Enriching Metadata - Enriching Research: Metadata for the Humanities and Social Sciences
These webinars explore Metadata for the Humanities and Social Sciences - part of a series on 'Enriching research - enriching metadata.'
These webinars explore Metadata for the Humanities and Social Sciences - part of a series on 'Enriching research - enriching metadata.'
These webinars are part of a series held by the Swedish National Heritage Board and the Digital Humanities initiative at Uppsala University, on 10, 11 and 16 June 2020. The series was conceived within a project (led by Dr Åsa Larsson, Swedish National Heritage Board; Dr Anna Foka, Uppsala University) supported by the Europeana Research Grants Programme. The webinars focus on finding, accessing, using and enriching metadata in digitised collections, with the aim of increasing researcher-museum collaborations. The video outputs are licensed CC-BY-SA.

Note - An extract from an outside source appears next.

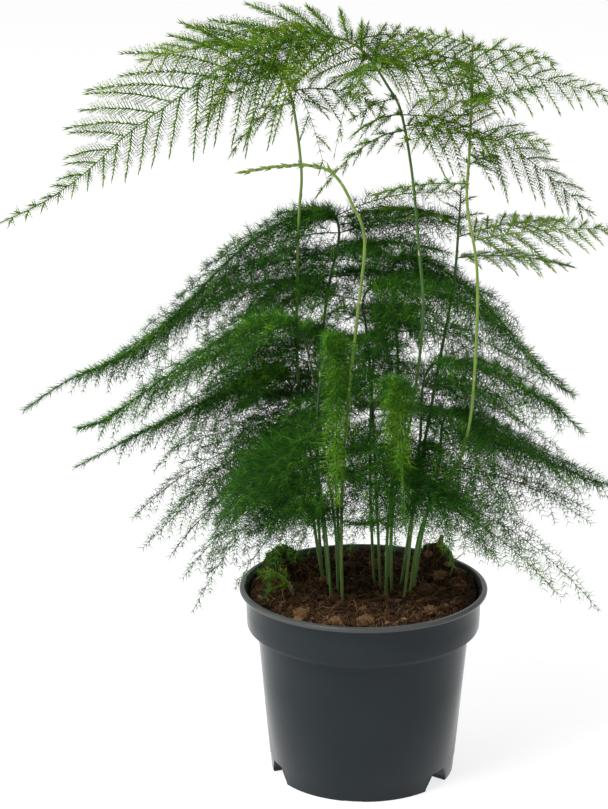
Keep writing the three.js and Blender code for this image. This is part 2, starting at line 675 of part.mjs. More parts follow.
// The bare stretch of a stem, up to its crown.
function bareStations(name) {
  const { crown, steps } = STEMS[name];
  const axis = (t) => curves[name].getPoint(t);
  const normalAt = facingNormal(STEMS[name]);
  const count = Math.max(3, Math.round(steps * crown));
  return Array.from({ length: count + 1 }, (_, i) => {
    const share = (crown * i) / count;
    const along = alongAt(axis, share);
    const radius = THREE.MathUtils.lerp(STEM_FOOT_RADIUS, STEM_TOP_RADIUS, i / count);
    return { place: axis(share), along, side: sidewaysOf(normalAt, along), radius };
  });
}

function stemShape(name) {
  const { crown, width, needle } = STEMS[name];
  const normalAt = facingNormal(STEMS[name]);
  const [foot, ...bare] = bareStations(name);
  const crownAxis = (t) => curves[name].getPoint(Math.min(1, crown + (1 - crown) * t));
  const reach = crownAxis(0.5).distanceTo(crownAxis(0)) + crownAxis(1).distanceTo(crownAxis(0.5));
  const twigs = crown < 1 ? sideTwigs(crownAxis, reach, width, normalAt, TWIG_SPACING) : [];
  const stations = [
    ...bare.slice(0, crown < 1 ? bare.length : -1),
    ...twigStations({ stem: name, bough: name }, twigs, normalAt, STEM_TOP_RADIUS, CROWN_TIP_RADIUS, needle),
  ];
  const tip = curves[name].getPoint(1);
  const parts = [new Limbs().start(foot, { stations, tip }).solid()];
  for (const { bough, axis, reach: spread, width: span, roll } of axes[name]) {
    const rolled = rolledNormal(roll);
    const side = sideTwigs(axis, spread, span, rolled, TWIG_SPACING);
    const along = alongAt(axis, 0);
    const root = { place: axis(0), along, side: sidewaysOf(rolled, along), radius: SPRAY_RADIUS };
    parts.push(new Limbs().start(root, {
      stations: twigStations(bough, side, rolled, SPRAY_RADIUS, SPRAY_TIP_RADIUS, needle),
      tip: axis(1),
    }).solid());
  }
  return largestBody(joined(parts));
}

// The hole that a stem stands in, from just under its foot to above the soil.
function stemHole(name) {
  const radius = STEM_FOOT_RADIUS + GAP + 0.1;
  const [foot, ...stations] = bareStations(name).slice(0, 3).map((station) => ({ ...station, radius }));
  foot.place.z -= GAP + 0.1;
  const tip = stations[stations.length - 1].place.clone().addScaledVector(foot.along, 1);
  return new Limbs().start(foot, { stations, tip }).solid();
}

const fern = new THREE.Group();
const holes = joined(Object.keys(STEMS).map(stemHole));
fern.add(meshOf('pot', potShape(), POT_GREY, 0.35));
fern.add(meshOf('soil', largestBody(soilShape().subtract(holes)), SOIL_BROWN, 0.95));
for (const [name, { colour }] of Object.entries(STEMS)) {
  fern.add(meshOf(name, stemShape(name), colour, 0.6));
}

export default fern;
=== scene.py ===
"""Looks of the potted lace fern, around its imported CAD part. Lengths are millimetres until a mesh is made."""
import math
from itertools import combinations

import bpy
import numpy as np
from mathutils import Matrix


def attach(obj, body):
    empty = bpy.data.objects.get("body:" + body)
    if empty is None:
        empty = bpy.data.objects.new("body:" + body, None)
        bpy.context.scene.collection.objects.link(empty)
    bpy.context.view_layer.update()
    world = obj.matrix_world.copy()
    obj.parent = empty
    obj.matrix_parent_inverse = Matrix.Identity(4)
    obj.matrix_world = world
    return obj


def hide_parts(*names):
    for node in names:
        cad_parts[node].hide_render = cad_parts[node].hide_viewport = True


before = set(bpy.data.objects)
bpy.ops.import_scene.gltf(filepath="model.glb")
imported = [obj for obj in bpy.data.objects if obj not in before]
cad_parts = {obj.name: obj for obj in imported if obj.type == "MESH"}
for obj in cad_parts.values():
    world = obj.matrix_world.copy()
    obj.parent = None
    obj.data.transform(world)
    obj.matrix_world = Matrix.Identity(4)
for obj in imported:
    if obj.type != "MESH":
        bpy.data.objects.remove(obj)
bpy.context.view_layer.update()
MM = 0.001
UP = np.array([0.0, 0, 1])
# Turn from one scale, twig or wave to the next, in radians: the golden angle
SPIRAL = 2.4

# Camera as fitted to the photo, floor, and lights as (name, place, size, power), in metres, degrees and watts
CAMERA_PLACE, CAMERA_TILT, LENS, SENSOR = (-0.0287, -1.107, 0.501), 74.05, 108.2, 36
FLOOR_REACH, FLOOR_GLOW = 9, 0.78
LIGHTS = (("key", (-0.9, -0.9, 2.2), 0.9, 46), ("side", (-1.25, -0.36, 0.4), 2.3, 22),
          ("fill", (1.6, -0.6, 1.2), 1.2, 3))
LIGHTS_AIM = (0, 0, 0.2)
# The world's glow rises from 0.2 in front of the pot to 1 beyond it
WORLD_GLOW = (-0.6, 0.7, 0.2, 1.0)

# Pot, as in the CAD source
POT_HEIGHT, WALL, FLOOR = 94.3, 1.3, 1.6
RIM_RADIUS, COLLAR_RADIUS, COLLAR_FOOT_Z = 60, 56.8, 74.8
BODY_TOP_RADIUS, BODY_FOOT_RADIUS = 51.3, 44.6
CHANNEL_AZIMUTHS = (-37, 83, 203)
CHANNEL_FOOT_WIDTH, CHANNEL_TOP_WIDTH, CHANNEL_HEIGHT = 17, 9, 8
CHANNEL_START, CHANNEL_END = 26, 62
DRAIN_RADIUS, DRAIN_LENGTH, DRAIN_DISTANCE = 3.6, 6, 35
RECESS_AZIMUTH, RECESS_SIZE = 263, (3, 9, 0.8)
POT_SIDES, DRAIN_SIDES, SHARP_ANGLE = 144, 32, 38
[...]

Koraljka Golub, Linnaeus University - Searching for humanities – The promise of digital
The promise of the digital is omnipresent, with all information just a click away. This is what we often hear but is this really the case? What challenges are we facing as researchers in today’s online search systems and why? How do we know that we are finding all relevant information important for our research? This talk explores some of these questions. It took place on 11 June 2021.
Koraljka Golub is Professor of Library and Information Science, Head of the iInstitute and co-leader of the Digital Humanities Initiative at the Linnaeus university. She is a lecturer and a researcher in the field of digital libraries and information retrieval, particularly on topics related to integrating existing knowledge organisation systems with social tagging and/or automated subject indexing, and evaluating resulting end-user information retrieval.
Karin Glasemann, Nationalmuseum Sweden - Use and let reuse! Digitisation, data enrichment and access at Nationalmuseum
Karin Glasemann is Digital Coordinator at Nationalmuseum, Sweden’s museum of art and design, and Chair of Europeana Copyright Community. She is responsible for streamlining internal digitisation processes and for making sure that the digitised collections can be found, accessed, used and re-used by the public. Karin has initiated the Nationalmusuem’s Public Domain policy and several collaborations with Wikimedia Sweden, which boosted the Nationalmuseum’s digital presence. The talk relates some of the experiences and lessons drawn from the digitalisation of the museum’s collections and metadata. It took place on 11 June 2021.